This article was originally published by the War on the Rocks on 1 March 2016.
For much of the 46-year Cold War, many of the West’s most gifted strategists focused their talents on how to prevent the two nuclear superpowers from engaging in a war that could destroy them both — and perhaps the rest of the human race along with them. With the Soviet Union’s collapse in 1991, the threat of nuclear Armageddon receded dramatically and the First Nuclear Age drew to a close.
The world is far different today. On the one hand, both the United States and Russia have far smaller nuclear arsenals than they did at the Cold War’s end. The New Strategic Arms Reduction Treaty (START) limits each country to no more than 1,550 deployed strategic nuclear warheads. At the same time, new nuclear powers have emerged. These developments have introduced a shift from the bipolar Cold War nuclear competition, to an increasingly multipolar competition among nuclear powers and the onset of the Second Nuclear Age.
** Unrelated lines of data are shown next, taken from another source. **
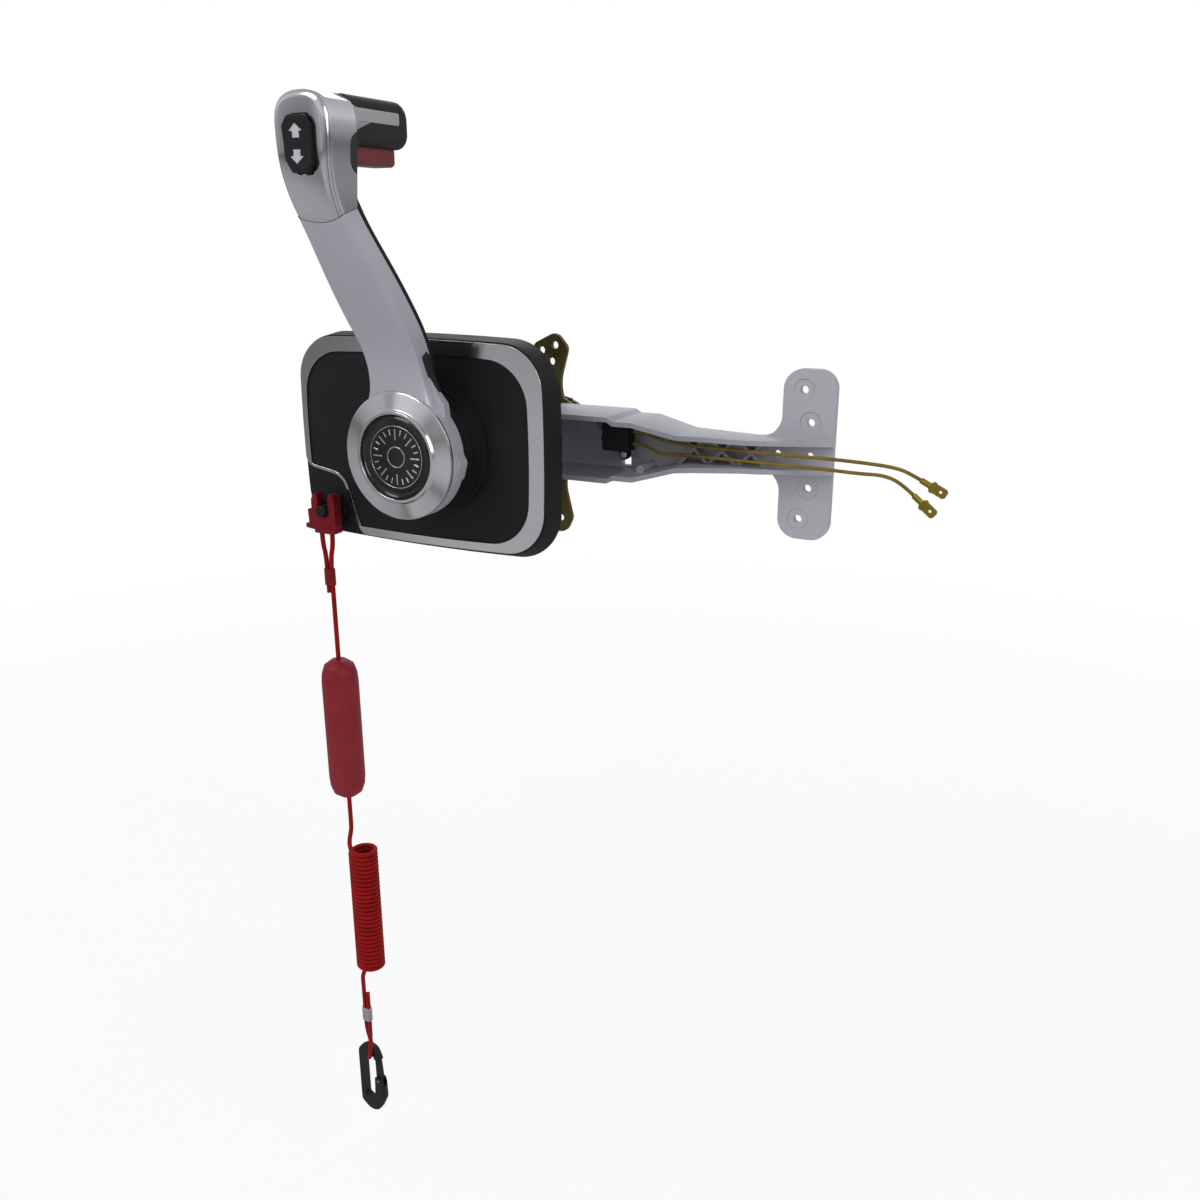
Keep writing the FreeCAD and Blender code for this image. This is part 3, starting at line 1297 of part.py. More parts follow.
back_screws = make_back_screws()
for name in ("lever_arm", "lever_back_cover"):
    holder = doc.getObject(name)
    holder.Shape = holder.Shape.cut(back_screws)
piece("back_cover_screws", back_screws)

# Hub: bright conical ring, black cap, and the bolt that draws the lever on to the shaft.
turned("hub_ring", [
    ("-hub_front", "hub_cap_radius + 1.4"),
    ("-hub_front", "hub_radius"),
    ("-hub_rim_front + 0.6", "hub_radius"),
    ("-hub_rim_front", "hub_radius - 0.7"),
    ("-hub_lip_front + 1.4", "hub_lip_radius + 1.2"),
    ("-hub_lip_front", "hub_lip_radius"),
    ("-hub_lip_front", "hub_lip_radius - 1.6"),
    ("-hub_lip_front + 1.8", "hub_cap_radius + 1.4"),
])

turned("hub_cap", [
    ("-hub_front + 1.5", "0"),
    ("-hub_front + 1.5", "hub_cap_radius + 1.35"),
    ("-hub_lip_front + 2.4", "hub_cap_radius + 1.35"),
    ("-hub_lip_front + 1.4", "hub_cap_radius - 0.6"),
    ("-hub_lip_front + 2.0", "hub_cap_radius - 2.6"),
    ("-hub_lip_front + 1.7", "0"),
])


# Hexagon nuts: one draws the lever on to the shaft, one holds the stop switch in the face.
def hex_nut(center, bore, across, thick):
    corners = [(center.x + across * math.cos(math.radians(turn)), center.z +
                across * math.sin(math.radians(turn)))
               for turn in range(0, 360, 60)]
    nut = prism(outline(corners, facing(center.y)), Vector(0, -thick, 0))
    cone = Part.makeCone(across - 0.9 + thick * 0.5, across - 0.9, thick, center, Vector(0, -1, 0))
    return nut.common(cone).cut(rod(bore, center + Vector(0, 1, 0), center - Vector(0, thick + 1, 0)))


piece("shaft_nut", hex_nut(Vector(0, -size("hub_front") + 6, 0), size("shaft_thread_radius"), 10.5, 4))
stop_center = Vector(stop_x(), -cover_depth, stop_z())
piece("stop_switch_nut", hex_nut(stop_center, size("stop_barrel_radius"), size("stop_nut_radius"),
                                 size("stop_nut_thick")))

# Stop switch: its body hangs behind the face, its barrel comes through, and the button slides in it.
turned("stop_switch", [
    ("-cover_depth + cover_wall + 7.4", "0"),
    ("-cover_depth + cover_wall + 7.4", "stop_barrel_radius + 2.5"),
    ("-cover_depth + cover_wall", "stop_barrel_radius + 2.5"),
    ("-cover_depth + cover_wall", "stop_barrel_radius"),
    ("-stop_barrel_front + 0.6", "stop_barrel_radius"),
    ("-stop_barrel_front", "stop_barrel_radius - 0.6"),
    ("-stop_barrel_front", "stop_button_radius + running_gap"),
    ("-stop_barrel_front + 8.6", "stop_button_radius + running_gap"),
    ("-stop_barrel_front + 8.6", "0"),
], x=STOP_X, z=STOP_Z)

turned("stop_button", [
    ("-stop_barrel_front + 8.6 - stop_button_travel - 1", "0"),
    ("-stop_barrel_front + 8.6 - stop_button_travel - 1", "stop_button_radius"),
    ("-stop_button_front + 0.9", "stop_button_radius"),
    ("-stop_button_front", "stop_button_radius - 0.9"),
    ("-stop_button_front", "0"),
], x=STOP_X, z=STOP_Z)


# Lanyard clip: a fork that slips over the button from below, with a side tab and a foot.
clip_front = size("cord_y") - size("clip_thick") / 2


def make_lanyard_clip():
    x = stop_x()
    z = stop_z()
    half = size("clip_half_width")
    inner = size("stop_button_radius") + size("clip_gap")
    top = z + size("clip_leg_height")
    low = z - size("clip_drop")
    depth = Vector(0, size("clip_thick"), 0)
    fork = [(x - half + 1, low, 2), (x + half, low, 3), (x + half, top - 4, 4), (x + inner + 2, top, 1.5),
            (x + inner, top - 4, 2), (x + inner, z - inner, 4), (x - inner, z - inner, 4),
            (x - inner, top - 4, 2),
            (x - inner - 2, top, 1.5), (x - half, top - 6, 4), (x - half, low + 4, 2)]
    body = prism(outline(fork, facing(clip_front)), depth)
    flange = prism(outline([(x - half + 2, low - 2.2, 1), (x + half - 0.4, low - 2.2, 1),
                            (x + half - 0.4, low + 1),
                            (x - half + 2, low + 1)], facing(clip_front - 0.6)),
                            Vector(0, size("clip_thick") + 1.2, 0))
    tab = prism(outline([(x - half - 4, low + 3), (x - half + 1, low + 3), (x - half + 1, low + 14, 1),
                         (x - half - 4.6, low + 14, 1)], facing(clip_front + 1.2)),
                         Vector(0, size("clip_thick") - 2.4, 0))
    foot = prism(outline([(x - half - 6.4, low + 0.6, 1), (x - half + 3, low - 0.6),
                          (x - half + 3, low + 3.6),
                          (x - half - 6.4, low + 3.8, 1)], facing(clip_front + 0.4)),
                          Vector(0, size("clip_thick") - 0.8, 0))
    return body.fuse([flange, tab, foot]).removeSplitter()


# Cord loops: the upper one runs through the clip, the lower one round the snap hook's eye.
line_x = stop_x() + size("cord_from_stop")
line_y = size("cord_y")
pair = size("cord_diameter") + 0.2
upper_joint = size("upper_ferrule_top") - size("ferrule_length") / 2
lower_joint = size("lower_ferrule_top") - size("ferrule_length") / 2
clip_low = stop_z() - size("clip_drop")

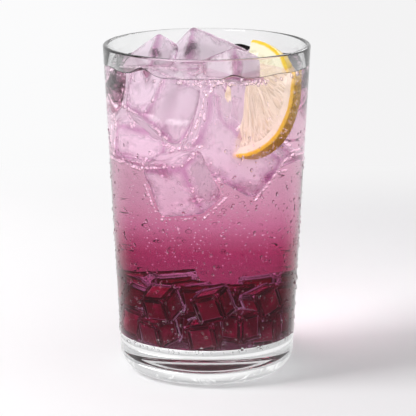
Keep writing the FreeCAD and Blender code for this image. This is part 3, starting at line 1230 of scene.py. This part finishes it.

Yet this new age has not yet produced the foundational analyses that guided policymakers through the First Nuclear Age. Perhaps it is because the Second Nuclear Age appears so much more complex than the first. Or maybe it is because the Second Nuclear Age lacks the immediate existential danger posed by the Soviet Union. Or it might be that in the current age the best analytic talent has been devoted primarily to reducing the number of nuclear players (nonproliferation) and number of weapons (arms control and disarmament), rather than the consequences of such efforts falling short of success.